#### [STATED PROBLEM]
Answer with nothing except the number of lines that contain the word "this".

#### [DATA SHOWN]
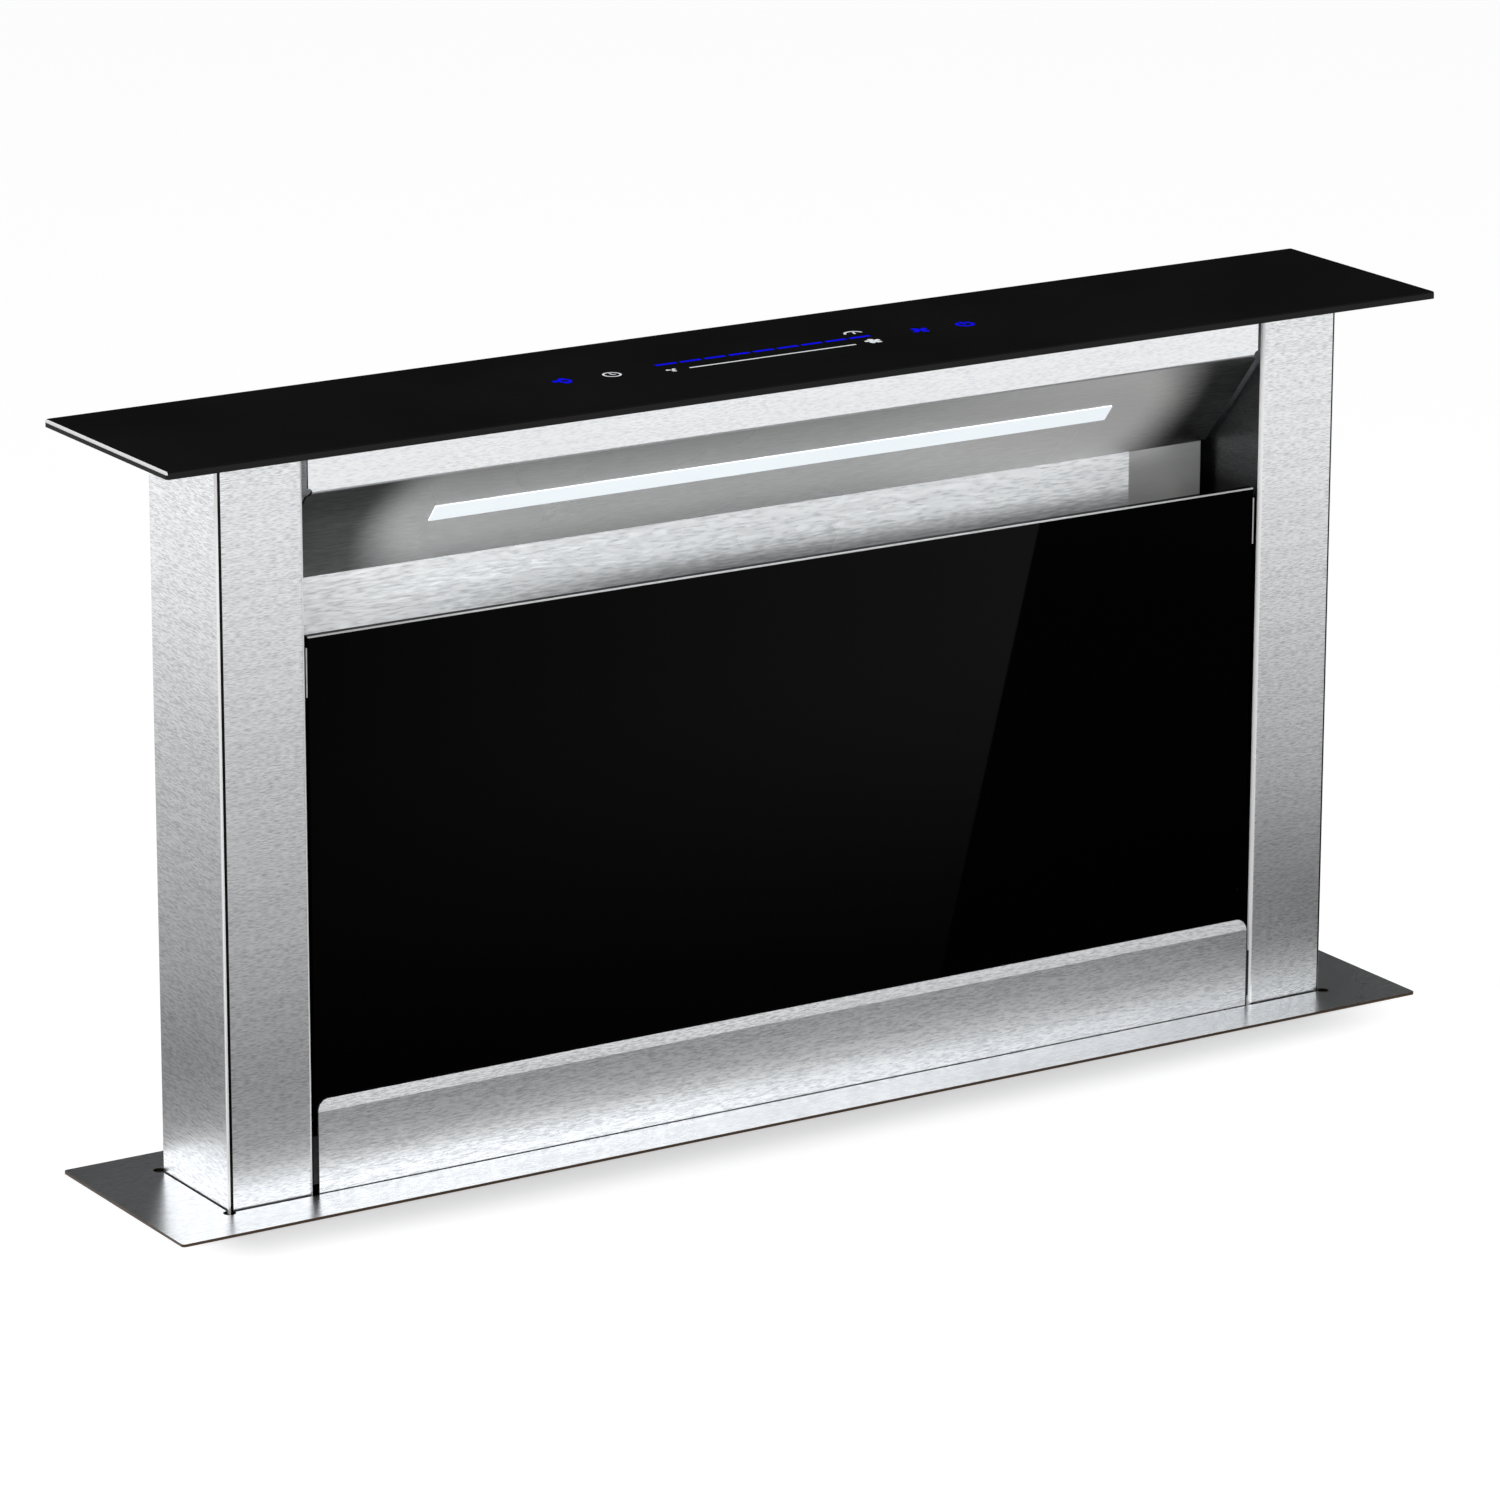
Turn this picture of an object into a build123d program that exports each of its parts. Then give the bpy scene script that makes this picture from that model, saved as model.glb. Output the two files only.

==

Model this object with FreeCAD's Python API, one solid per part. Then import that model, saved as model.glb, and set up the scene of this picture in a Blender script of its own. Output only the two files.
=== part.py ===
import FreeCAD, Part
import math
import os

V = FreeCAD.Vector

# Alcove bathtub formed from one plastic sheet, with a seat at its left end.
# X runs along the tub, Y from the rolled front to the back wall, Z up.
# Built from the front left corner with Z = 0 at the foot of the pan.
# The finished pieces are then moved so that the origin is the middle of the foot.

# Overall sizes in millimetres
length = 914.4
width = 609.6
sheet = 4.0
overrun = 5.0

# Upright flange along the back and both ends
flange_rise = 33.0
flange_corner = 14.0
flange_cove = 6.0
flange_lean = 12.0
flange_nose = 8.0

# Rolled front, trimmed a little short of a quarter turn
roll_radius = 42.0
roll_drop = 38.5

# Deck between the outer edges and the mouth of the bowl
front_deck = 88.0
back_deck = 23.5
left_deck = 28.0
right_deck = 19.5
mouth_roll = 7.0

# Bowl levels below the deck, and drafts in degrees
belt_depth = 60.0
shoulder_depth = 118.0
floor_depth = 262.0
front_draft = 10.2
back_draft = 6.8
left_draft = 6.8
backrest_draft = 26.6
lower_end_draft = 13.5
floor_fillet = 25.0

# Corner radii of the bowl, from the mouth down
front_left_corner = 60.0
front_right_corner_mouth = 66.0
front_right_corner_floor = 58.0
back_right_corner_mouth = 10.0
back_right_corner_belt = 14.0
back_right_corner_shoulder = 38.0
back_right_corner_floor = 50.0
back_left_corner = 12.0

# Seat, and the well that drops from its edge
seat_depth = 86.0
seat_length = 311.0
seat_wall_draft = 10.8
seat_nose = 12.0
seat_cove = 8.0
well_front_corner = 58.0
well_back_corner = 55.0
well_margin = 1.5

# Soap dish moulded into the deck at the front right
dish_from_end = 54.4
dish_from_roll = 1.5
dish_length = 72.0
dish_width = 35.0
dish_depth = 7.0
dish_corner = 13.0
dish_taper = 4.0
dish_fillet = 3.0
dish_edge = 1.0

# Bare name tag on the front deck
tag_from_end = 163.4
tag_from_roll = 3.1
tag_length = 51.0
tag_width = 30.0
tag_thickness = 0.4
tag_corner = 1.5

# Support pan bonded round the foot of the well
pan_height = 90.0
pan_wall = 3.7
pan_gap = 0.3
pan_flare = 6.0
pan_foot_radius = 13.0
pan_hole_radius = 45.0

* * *

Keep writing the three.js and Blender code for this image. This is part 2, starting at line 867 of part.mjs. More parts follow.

#### [CORRECT RESPONSE]
3